The status of that event remains up in the air, but Mr Albanese said PM Modi would ‘still be welcome’ next week.
‘Prime Minister Modi had, as well, a bilateral meeting scheduled for Sydney as well,’ he said.
‘We are in discussions with the Quad leaders over today. We’ll make further announcements about that, but Prime Minister Modi would certainly be a very welcome guest here next week.’
One hint that President Biden’s trip was on the rocks came when National Security Spokesman John Kirby publicly described the agenda for his trip to Japan – which he said would include meetings with each of the Quad nations — all of whom will also be in Japan.

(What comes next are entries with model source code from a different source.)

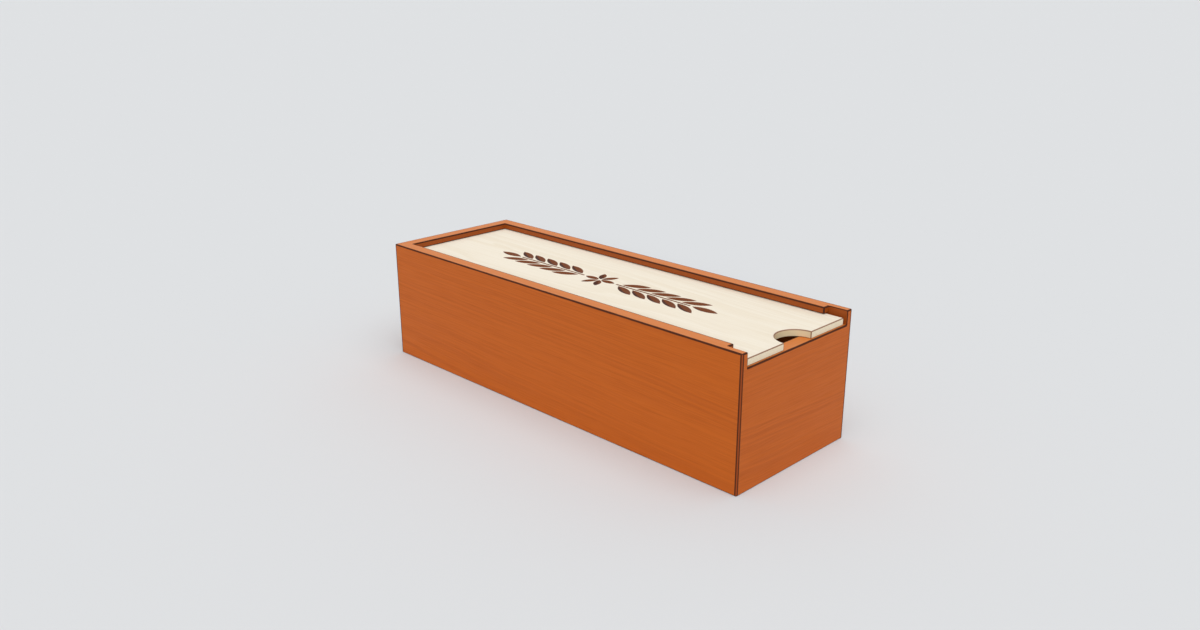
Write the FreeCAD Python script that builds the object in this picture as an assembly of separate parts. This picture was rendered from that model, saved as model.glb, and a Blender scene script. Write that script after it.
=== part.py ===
import FreeCAD, Part
import math
import os

# A long wooden box with a sliding lid. Four boards are mitred together round a captive
# bottom panel. The lid is a thin flat board that runs in a groove near the rim and draws
# out over the low end board. Millimetres, +Z up, origin under the middle of the box,
# long way along X, low end and lid pull towards +X.

# Outside of the box
box_length = 300.0
box_width = 100.0
box_height = 79.5

# Boards
board_thickness = 9.0
corner_radius = 1.0  # rounding of the four upright outer corners
arris_radius = 0.5  # light sanding of every other exposed edge

# Lid groove, cut in the side boards and the tall end board
groove_depth = 4.5
lip_height = 4.0  # wood left above the groove
lip_cutback = 12.5  # stretch at the low end where the lip is taken off

# Lid
lid_thickness = 4.2
lid_lift_clearance = 0.3  # groove height beyond the lid
lid_side_clearance = 1.5  # from each long edge of the lid to the bottom of its groove
lid_setback = 1.5  # from the outer face of the low end to the closed lid's edge
finger_notch_radius = 12.5
lid_edge_radius = 0.4

# Bottom panel, held in a groove round all four boards
panel_thickness = 5.0
panel_recess = 4.0  # from the table to the underside of the panel
panel_groove_depth = 4.5
panel_groove_clearance = 0.2  # groove height beyond the panel
panel_edge_clearance = 0.5  # from each edge of the panel to the bottom of its groove

# Loose tongues glued into the mitres, out of sight
tongue_thickness = 3.0
tongue_width = 8.0  # across the joint, half in each board
tongue_shift = 1.8  # from the middle of the mitre towards the inside of the box
tongue_margin = 4.0  # wood between a tongue's ends and the two grooves
tongue_glue_gap = 0.05
tongue_end_gap = 0.3

# Chip-carved ornament on the lid: a six-petal rosette between two leafy sprigs
petal_count = 6
petal_length = 11.5
petal_width = 4.8
petal_start = 1.0  # from the middle of the rosette to the tip of a petal
leaf_pairs = 5
leaf_length = 19.0
leaf_width = 6.0
leaf_angle = 25.0  # between a leaf and the stem
leaf_pitch = 12.0
leaf_offset = 4.0  # from the stem's middle to the tip of a leaf
sprig_start = 14.0  # from the middle of the rosette to the stem's end
stem_width = 1.4
stem_depth = 0.55
end_leaf_gap = 1.2
chip_depth = 1.1

# Places worked out from the sizes above
half_length = box_length / 2
half_width = box_width / 2
groove_height = lid_thickness + lid_lift_clearance
groove_top = box_height - lip_height
groove_floor = groove_top - groove_height
groove_wall = board_thickness - groove_depth
panel_groove_wall = board_thickness - panel_groove_depth
panel_top = panel_recess + panel_thickness
panel_groove_top = panel_top + panel_groove_clearance
lid_rear = -half_length + groove_wall
lid_front = half_length - lid_setback
lid_half_width = half_width - groove_wall - lid_side_clearance
lid_top = groove_floor + lid_thickness
tongue_bottom = panel_groove_top + tongue_margin
tongue_top = groove_floor - tongue_margin

# How far a cutting shape reaches past what it cuts
overshoot = 1.0
probe = 0.05  # step off an edge when asking which side of it is wood


def block(x0, x1, y0, y1, z0, z1):
    return Part.makeBox(x1 - x0, y1 - y0, z1 - z0, FreeCAD.Vector(x0, y0, z0))


def prism(corners, z0, z1):
    points = [FreeCAD.Vector(x, y, z0) for x, y in corners]
    outline = Part.makePolygon(points + points[:1])
    return Part.Face(outline).extrude(FreeCAD.Vector(0, 0, z1 - z0))


def outward_normal(face, point):
    u, v = face.Surface.parameter(point)
    return face.normalAt(u, v)


def is_exposed(solid, edge):
    """True for a square outside corner, and False for an inside corner or a smooth seam."""
    middle = edge.valueAt((edge.FirstParameter + edge.LastParameter) / 2)
    first, second = solid.ancestorsOfType(edge, Part.Face)[:2]
    a = outward_normal(first, middle)
    b = outward_normal(second, middle)
    if abs(a.dot(b)) > 0.5:
        return False
    beside = middle + (a - b) * probe
    return not solid.isInside(beside, probe / 10, True)


def in_panel_groove(edge):
    low, high = edge.BoundBox.ZMin, edge.BoundBox.ZMax
    return low > panel_recess - probe and high < panel_groove_top + probe


def carcase():
    """The four boards as one shape: hollowed, grooved, cut down at the low end, edges sanded."""
    whole = block(-half_length, half_length, -half_width, half_width, 0, box_height)
    upright = [e for e in whole.Edges if e.BoundBox.ZLength > box_height / 2]
    whole = whole.makeFillet(corner_radius, upright)
    inside_x = half_length - board_thickness
    inside_y = half_width - board_thickness
    hollow = block(-inside_x, inside_x, -inside_y, inside_y, -overshoot, box_height + overshoot)
    slot_y = half_width - groove_wall
    lid_slot = block(lid_rear, half_length + overshoot, -slot_y, slot_y, groove_floor, groove_top)
    lip_end = half_length - lip_cutback
    open_end = block(
        lip_end, half_length + overshoot, -slot_y, slot_y, groove_floor, box_height + overshoot
    )
    panel_x = half_length - panel_groove_wall
    panel_y = half_width - panel_groove_wall
    panel_slot = block(-panel_x, panel_x, -panel_y, panel_y, panel_recess, panel_groove_top)
    cut = whole.cut([hollow, lid_slot, open_end, panel_slot]).removeSplitter().Solids[0]
    sanded = [e for e in cut.Edges if is_exposed(cut, e) and not in_panel_groove(e)]
    return cut.makeFillet(arris_radius, sanded)


def side_ground():
    """The space that the -Y side board may fill: mitred at both ends, and square above the
    low end board, where its upright ear runs out to the end of the box."""
    out_x, out_y = half_length + overshoot, -half_width - overshoot
    in_x = half_length - board_thickness - overshoot
    in_y = -half_width + board_thickness + overshoot
    mitred = [(-out_x, out_y), (out_x, out_y), (in_x, in_y), (-in_x, in_y)]
    square = [(-out_x, out_y), (out_x, out_y), (out_x, in_y), (-in_x, in_y)]
    lower = prism(mitred, -overshoot, groove_floor)
    upper = prism(square, groove_floor, box_height + overshoot)
    return lower.fuse(upper).removeSplitter()


def end_ground(end, top):
    """The space that an end board may fill. end is +1 at the low end and -1 at the tall end."""
    out_x, out_y = end * (half_length + overshoot), half_width + overshoot
    in_x = end * (half_length - board_thickness - overshoot)
    in_y = half_width - board_thickness - overshoot
    corners = [(out_x, -out_y), (out_x, out_y), (in_x, in_y), (in_x, -in_y)]
    return prism(corners, -overshoot, top)


def tongue(end, side, gap=0.0, end_gap=0.0):
    """A loose tongue across the mitre at one corner, or with gaps, the slot that it is glued in."""
    reach = tongue_width / 2 + end_gap
    half = tongue_thickness / 2 + gap
    flat = block(-reach, reach, -half, half, tongue_bottom - end_gap, tongue_top + end_gap)
    flat.rotate(FreeCAD.Vector(), FreeCAD.Vector(0, 0, 1), 45 * end * side * -1)
    slide = tongue_shift / math.sqrt(2)
    middle_x = end * (half_length - board_thickness / 2 - slide)
    middle_y = side * (half_width - board_thickness / 2 - slide)
    flat.translate(FreeCAD.Vector(middle_x, middle_y, 0))
    return flat


def bottom_panel():
    edge_x = half_length - panel_groove_wall - panel_edge_clearance
    edge_y = half_width - panel_groove_wall - panel_edge_clearance
    return block(-edge_x, edge_x, -edge_y, edge_y, panel_recess, panel_top)


def chip(length, width, start, angle, x=0.0):
    """One leaf-shaped V cut, tip to tip along its length, where two upright cones overlap. It
    starts the given distance from a point at x on the middle line, at an angle to +X."""
    radius = (length**2 + width**2) / (4 * width)
    off_axis = radius - width / 2
    flare = overshoot * (width / 2) / chip_depth
    cones = [
        Part.makeCone(
            off_axis,
            radius + flare,
            chip_depth + overshoot,
            FreeCAD.Vector(start + length / 2, side * off_axis, lid_top - chip_depth),
        )
        for side in (-1, 1)
    ]
    cut = cones[0].common(cones[1])
    cut.rotate(FreeCAD.Vector(), FreeCAD.Vector(0, 0, 1), angle)
    cut.translate(FreeCAD.Vector(x, 0, 0))
    return cut


def stem(start, end):
    """A straight V groove along X."""
    slope = (stem_width / 2) / stem_depth
    top = stem_width / 2 + overshoot * slope
    points = [
        FreeCAD.Vector(start, -top, lid_top + overshoot),
        FreeCAD.Vector(start, top, lid_top + overshoot),
        FreeCAD.Vector(start, 0, lid_top - stem_depth),
    ]
    outline = Part.makePolygon(points + points[:1])
    return Part.Face(outline).extrude(FreeCAD.Vector(end - start, 0, 0))


def ornament():
    """The V cuts of the whole ornament, the same both ways from the rosette."""
    cuts = [
        chip(petal_length, petal_width, petal_start, turn * 360 / petal_count)
        for turn in range(petal_count)
    ]
    stem_end = sprig_start + leaf_pitch * leaf_pairs
    for way in (0, 180):
        along = math.cos(math.radians(way))
        for pair in range(leaf_pairs):
            x = along * (sprig_start + leaf_pitch * pair)
            for lean in (-leaf_angle, leaf_angle):
                cuts.append(chip(leaf_length, leaf_width, leaf_offset, way + lean, x))
        cuts.append(chip(leaf_length, leaf_width, stem_end + end_leaf_gap, way))
        cuts.append(stem(*sorted((along * sprig_start, along * stem_end))))
    return cuts


def sliding_lid():
    plate = block(lid_rear, lid_front, -lid_half_width, lid_half_width, groove_floor, lid_top)
    notch = Part.makeCylinder(
        finger_notch_radius,
        lid_thickness + 2 * overshoot,
        FreeCAD.Vector(lid_front, 0, groove_floor - overshoot),
    )
    plate = plate.cut(notch)
    plate = plate.makeFillet(lid_edge_radius, plate.Edges)
    return plate.cut(ornament())


def build():
    """Every piece of the box by name."""
    corners = {
        "front_left": (1, -1),
        "front_right": (1, 1),
        "back_left": (-1, -1),
        "back_right": (-1, 1),
    }
    shell = carcase()
    slots = [tongue(*at, tongue_glue_gap, tongue_end_gap) for at in corners.values()]
    left = side_ground()
    right = left.mirror(FreeCAD.Vector(), FreeCAD.Vector(0, 1, 0))
    grounds = {
        "side_board_left": left,
        "side_board_right": right,
        "front_board": end_ground(1, groove_floor),
        "back_board": end_ground(-1, box_height + overshoot),
    }
    pieces = {name: shell.common(ground).cut(slots) for name, ground in grounds.items()}
    pieces["bottom_panel"] = bottom_panel()
    pieces["sliding_lid"] = sliding_lid()
    for name, at in corners.items():
        pieces["corner_tongue_" + name] = tongue(*at)
    return pieces


os.makedirs("parts", exist_ok=True)
for name, piece in build().items():
    whole = piece.removeSplitter()
    print(f"{name}: {len(whole.Solids)} solid, {whole.Volume / 1000:.1f} cm3, valid {whole.isValid()}")
    whole.exportStep(f"parts/{name}.step")
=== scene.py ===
import math

import bpy
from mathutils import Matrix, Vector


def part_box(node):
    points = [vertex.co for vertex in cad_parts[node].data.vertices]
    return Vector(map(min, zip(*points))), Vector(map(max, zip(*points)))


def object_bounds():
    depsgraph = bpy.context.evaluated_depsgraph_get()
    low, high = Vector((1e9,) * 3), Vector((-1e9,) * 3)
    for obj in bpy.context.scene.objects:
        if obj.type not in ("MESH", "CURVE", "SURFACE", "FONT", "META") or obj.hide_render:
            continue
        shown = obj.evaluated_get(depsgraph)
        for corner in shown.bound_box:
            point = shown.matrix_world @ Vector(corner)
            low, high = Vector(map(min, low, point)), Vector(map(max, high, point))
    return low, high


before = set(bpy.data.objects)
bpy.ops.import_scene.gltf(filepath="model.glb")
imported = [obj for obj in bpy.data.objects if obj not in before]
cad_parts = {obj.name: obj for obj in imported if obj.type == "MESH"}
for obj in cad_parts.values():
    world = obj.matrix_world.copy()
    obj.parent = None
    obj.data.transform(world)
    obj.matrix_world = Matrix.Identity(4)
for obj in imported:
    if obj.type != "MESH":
        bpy.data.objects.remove(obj)  # every board, the lid and the hidden tongues, at their real size
cadLow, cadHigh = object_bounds()

# A long box of red-stained boards under a pale sliding lid with a carved and darkened
# ornament. The shapes all come from model.glb, and this script finishes the wood and lights it.


def linear(hexColour):  # an sRGB hex colour, turned to the linear one that a shader takes
    channels = [int(hexColour[i : i + 2], 16) / 255 for i in (1, 3, 5)]
    return tuple(c / 12.92 if c <= 0.04045 else ((c + 0.055) / 1.055) ** 2.4 for c in channels) + (1.0,)


def addNode(tree, kind, inputs, output=0, **settings):
    # inputs are values or links, in the order of the sockets or by a socket's name or number
    node = tree.nodes.new("ShaderNode" + kind)
    for setting, value in settings.items():
        setattr(node, setting, value)
    sockets = inputs if isinstance(inputs, dict) else dict(enumerate(inputs))
    for socket, value in sockets.items():
        if isinstance(value, bpy.types.NodeSocket):
            tree.links.new(value, node.inputs[socket])
        else:
            node.inputs[socket].default_value = value
    return node.outputs[output] if node.outputs else node


smooth = {"interpolation_type": "SMOOTHSTEP"}  # makes a Map Range ease in and out


def newMaterial(name):
    material = bpy.data.materials.new(name)
    material.use_nodes = True
    material.node_tree.nodes.clear()
    return material, material.node_tree


def putOn(node, material):
    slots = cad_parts[node].data.materials
    slots.clear()
    slots.append(material)


# Masks: numbers from 0 to 1 that say how much of a colour lies on a place


def allOf(tree, masks):
    product = masks[0]
    for mask in masks[1:]:
        product = addNode(tree, "Math", (product, mask), operation="MULTIPLY")
    return product


def largestOf(tree, values):
    largest = values[0]
    for value in values[1:]:
        largest = addNode(tree, "Math", (largest, value), operation="MAXIMUM")
    return largest


def facing(tree):
    # how far the surface faces along x, y and z, either way, from 0 to 1
    normal = addNode(tree, "TexCoord", {}, "Normal")
    either = addNode(tree, "VectorMath", (normal,), operation="ABSOLUTE")
    return addNode(tree, "SeparateXYZ", (either,)).node.outputs


def arrisMask(tree, turned, flat):
    # 0 on flat faces, 1 where the surface rounds an edge and faces between two axes
    return addNode(tree, "MapRange", (largestOf(tree, facing(tree)), turned, flat, 1.0, 0.0), **smooth)


def fromEdge(tree, place, node, others=()):
    # metres from the nearest edge of a piece's own box, its foot left out: an edge is where two
    # faces meet, so this is the second smallest of the distances to the faces
    low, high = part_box(node)
    x, y, z = addNode(tree, "SeparateXYZ", (place,)).node.outputs
    distances = []
    for along, face in ((x, low.x), (x, high.x), (y, low.y), (y, high.y), (z, high.z)):
        past = addNode(tree, "Math", (along, face), operation="SUBTRACT")
        distances.append(addNode(tree, "Math", (past,), operation="ABSOLUTE"))
    distances.extend(others)
    nearest, second = distances[0], 1.0
    for distance in distances[1:]:
        further = addNode(tree, "Math", (nearest, distance), operation="MAXIMUM")
        second = addNode(tree, "Math", (further, second), operation="MINIMUM")
        nearest = addNode(tree, "Math", (nearest, distance), operation="MINIMUM")
    return second


# Solid wood, as a pattern that fills space: growth rings round a heart that runs along the
# grain, then fibres and pores drawn out along it. A face shows long cathedral lines, an edge
# shows straight lines, and an end shows arcs, because all three cut the same pattern.

rings = {
    "goodYears": 0.13,  # per mm, how often wide years and narrow ones take turns
    "darkens": (0.15, 0.86),  # the part of a year over which the wood slowly darkens
    "ends": (0.9, 1.0),  # and the part over which it turns pale again
    "patch": (170.0, 15.0),  # mm long and wide, where the lines show more or less
    "faintest": 0.35,
}


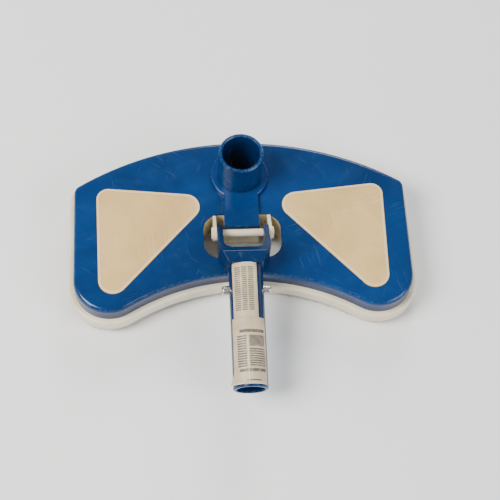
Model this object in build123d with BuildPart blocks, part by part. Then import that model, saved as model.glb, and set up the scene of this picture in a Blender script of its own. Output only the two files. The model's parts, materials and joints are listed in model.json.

‘The President and I agreed that we would work to reschedule his visit to Australia at the earliest opportunity,’ Mr Albanese said in a statement.
Anthony Albanese was blindsided by a 4.30am call from US President Joe Biden which could derail his entire Quad leader’s summit, which was to be held at the Sydney Opera House next week
Mr Albanese was confident Prime Minister Modi would not want to cancel or postpone his trip, both for the Quad itself but also for his own events that he has separately organised with the growing Indian diaspora in Australia
But, there had been whispers as early as last week that President Biden could withdraw from the event. President Biden himself said on May 10: ‘If somehow we got down to the wire and we still hadn’t resolved this, and the due date was… when I was supposed to be away, I would not go. I would stay until this gets finished.’
The US leader also extended an invitation to Mr Albanese to visit the United States. Further details of when that visit will take place will be announced at a later date.
A White House spokesperson said: ‘Revitalizing and reinvigorating our alliances and advancing partnerships like the Quad remains a key priority for the President.
‘This is vital to our ability to advance our foreign policy goals and better promote global stability and prosperity.
‘We look forward to finding other ways to engage with Australia, the Quad, Papua New Guinea and the leaders of the Pacific Islands Forum in the coming year.’